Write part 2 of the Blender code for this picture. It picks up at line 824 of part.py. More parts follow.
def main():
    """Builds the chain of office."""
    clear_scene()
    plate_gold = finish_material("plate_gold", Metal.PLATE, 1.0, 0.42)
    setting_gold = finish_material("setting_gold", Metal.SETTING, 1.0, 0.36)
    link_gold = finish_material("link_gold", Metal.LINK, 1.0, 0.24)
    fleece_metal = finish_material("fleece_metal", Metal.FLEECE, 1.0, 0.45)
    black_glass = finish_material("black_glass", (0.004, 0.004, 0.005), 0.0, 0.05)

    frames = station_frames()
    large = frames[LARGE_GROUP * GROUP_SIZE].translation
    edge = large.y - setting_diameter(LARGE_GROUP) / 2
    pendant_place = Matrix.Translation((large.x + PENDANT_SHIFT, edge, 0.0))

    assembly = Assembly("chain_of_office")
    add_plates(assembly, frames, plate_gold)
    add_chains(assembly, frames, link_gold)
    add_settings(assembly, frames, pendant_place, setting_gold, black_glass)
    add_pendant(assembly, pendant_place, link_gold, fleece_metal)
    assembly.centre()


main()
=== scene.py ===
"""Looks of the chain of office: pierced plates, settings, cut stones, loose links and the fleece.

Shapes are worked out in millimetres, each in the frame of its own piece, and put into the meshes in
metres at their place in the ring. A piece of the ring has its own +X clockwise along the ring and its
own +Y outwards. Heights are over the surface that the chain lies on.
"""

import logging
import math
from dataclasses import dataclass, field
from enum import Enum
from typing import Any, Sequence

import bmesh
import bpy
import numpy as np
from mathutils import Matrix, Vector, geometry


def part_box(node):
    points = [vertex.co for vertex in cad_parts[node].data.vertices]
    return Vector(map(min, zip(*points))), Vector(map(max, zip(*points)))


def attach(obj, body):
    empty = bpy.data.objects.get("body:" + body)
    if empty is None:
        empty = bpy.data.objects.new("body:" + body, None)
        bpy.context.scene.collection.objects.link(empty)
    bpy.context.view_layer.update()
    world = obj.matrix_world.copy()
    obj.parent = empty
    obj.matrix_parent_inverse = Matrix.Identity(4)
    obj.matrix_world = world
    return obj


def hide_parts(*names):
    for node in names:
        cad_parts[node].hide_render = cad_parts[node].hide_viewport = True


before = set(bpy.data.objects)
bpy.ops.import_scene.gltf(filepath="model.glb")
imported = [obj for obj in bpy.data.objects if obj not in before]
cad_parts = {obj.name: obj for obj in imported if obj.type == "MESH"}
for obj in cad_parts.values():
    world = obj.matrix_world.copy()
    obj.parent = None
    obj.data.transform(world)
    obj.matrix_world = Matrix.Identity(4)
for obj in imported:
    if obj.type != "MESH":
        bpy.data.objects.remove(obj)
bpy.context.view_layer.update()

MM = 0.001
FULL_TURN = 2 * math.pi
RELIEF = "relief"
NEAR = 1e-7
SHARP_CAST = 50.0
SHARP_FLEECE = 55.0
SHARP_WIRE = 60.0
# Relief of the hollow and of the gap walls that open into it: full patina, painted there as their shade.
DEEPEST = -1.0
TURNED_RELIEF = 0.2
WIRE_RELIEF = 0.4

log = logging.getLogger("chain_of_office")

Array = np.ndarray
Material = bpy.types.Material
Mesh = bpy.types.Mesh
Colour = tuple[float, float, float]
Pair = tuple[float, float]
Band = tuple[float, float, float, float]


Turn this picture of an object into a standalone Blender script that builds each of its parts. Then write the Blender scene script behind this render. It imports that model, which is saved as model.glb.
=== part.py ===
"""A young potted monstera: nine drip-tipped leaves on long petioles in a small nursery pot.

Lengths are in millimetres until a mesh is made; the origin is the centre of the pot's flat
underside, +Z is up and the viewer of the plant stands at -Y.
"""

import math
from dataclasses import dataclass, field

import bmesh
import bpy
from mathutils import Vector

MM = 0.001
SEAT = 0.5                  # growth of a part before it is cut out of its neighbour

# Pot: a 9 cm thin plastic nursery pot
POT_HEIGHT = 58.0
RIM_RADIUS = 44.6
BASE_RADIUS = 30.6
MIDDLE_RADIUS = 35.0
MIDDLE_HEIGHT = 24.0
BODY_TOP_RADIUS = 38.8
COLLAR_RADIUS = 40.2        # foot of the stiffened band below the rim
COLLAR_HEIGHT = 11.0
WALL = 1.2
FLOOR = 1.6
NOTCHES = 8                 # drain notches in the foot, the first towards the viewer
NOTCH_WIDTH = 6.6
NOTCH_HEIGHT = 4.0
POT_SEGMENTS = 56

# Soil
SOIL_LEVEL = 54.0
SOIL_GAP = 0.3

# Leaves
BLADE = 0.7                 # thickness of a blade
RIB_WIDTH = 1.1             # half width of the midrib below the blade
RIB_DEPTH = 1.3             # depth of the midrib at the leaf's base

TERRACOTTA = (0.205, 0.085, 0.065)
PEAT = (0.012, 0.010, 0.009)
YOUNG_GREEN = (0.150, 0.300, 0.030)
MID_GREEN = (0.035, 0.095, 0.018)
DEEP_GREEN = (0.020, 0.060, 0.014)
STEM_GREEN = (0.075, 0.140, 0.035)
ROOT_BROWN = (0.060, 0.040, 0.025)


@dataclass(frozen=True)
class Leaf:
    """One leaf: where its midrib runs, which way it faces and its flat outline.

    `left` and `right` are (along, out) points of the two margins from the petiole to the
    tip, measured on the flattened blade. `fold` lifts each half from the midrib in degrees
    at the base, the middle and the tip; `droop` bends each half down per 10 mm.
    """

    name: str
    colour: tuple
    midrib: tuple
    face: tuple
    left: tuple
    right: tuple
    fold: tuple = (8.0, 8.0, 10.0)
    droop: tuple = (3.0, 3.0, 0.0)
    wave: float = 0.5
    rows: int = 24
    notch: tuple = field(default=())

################

> _INSTRUCTION_:
All lines above from the one containing "add_plates(assembly, frames, plate_gold)" to the one containing "obj.parent = None" must be repeated exactly, both lines included, and no others.

> _WRITTEN SOLUTION_:
    add_plates(assembly, frames, plate_gold)
    add_chains(assembly, frames, link_gold)
    add_settings(assembly, frames, pendant_place, setting_gold, black_glass)
    add_pendant(assembly, pendant_place, link_gold, fleece_metal)
    assembly.centre()


main()
=== scene.py ===
"""Looks of the chain of office: pierced plates, settings, cut stones, loose links and the fleece.

Shapes are worked out in millimetres, each in the frame of its own piece, and put into the meshes in
metres at their place in the ring. A piece of the ring has its own +X clockwise along the ring and its
own +Y outwards. Heights are over the surface that the chain lies on.
"""

import logging
import math
from dataclasses import dataclass, field
from enum import Enum
from typing import Any, Sequence

import bmesh
import bpy
import numpy as np
from mathutils import Matrix, Vector, geometry


def part_box(node):
    points = [vertex.co for vertex in cad_parts[node].data.vertices]
    return Vector(map(min, zip(*points))), Vector(map(max, zip(*points)))


def attach(obj, body):
    empty = bpy.data.objects.get("body:" + body)
    if empty is None:
        empty = bpy.data.objects.new("body:" + body, None)
        bpy.context.scene.collection.objects.link(empty)
    bpy.context.view_layer.update()
    world = obj.matrix_world.copy()
    obj.parent = empty
    obj.matrix_parent_inverse = Matrix.Identity(4)
    obj.matrix_world = world
    return obj


def hide_parts(*names):
    for node in names:
        cad_parts[node].hide_render = cad_parts[node].hide_viewport = True


before = set(bpy.data.objects)
bpy.ops.import_scene.gltf(filepath="model.glb")
imported = [obj for obj in bpy.data.objects if obj not in before]
cad_parts = {obj.name: obj for obj in imported if obj.type == "MESH"}
for obj in cad_parts.values():
    world = obj.matrix_world.copy()
    obj.parent = None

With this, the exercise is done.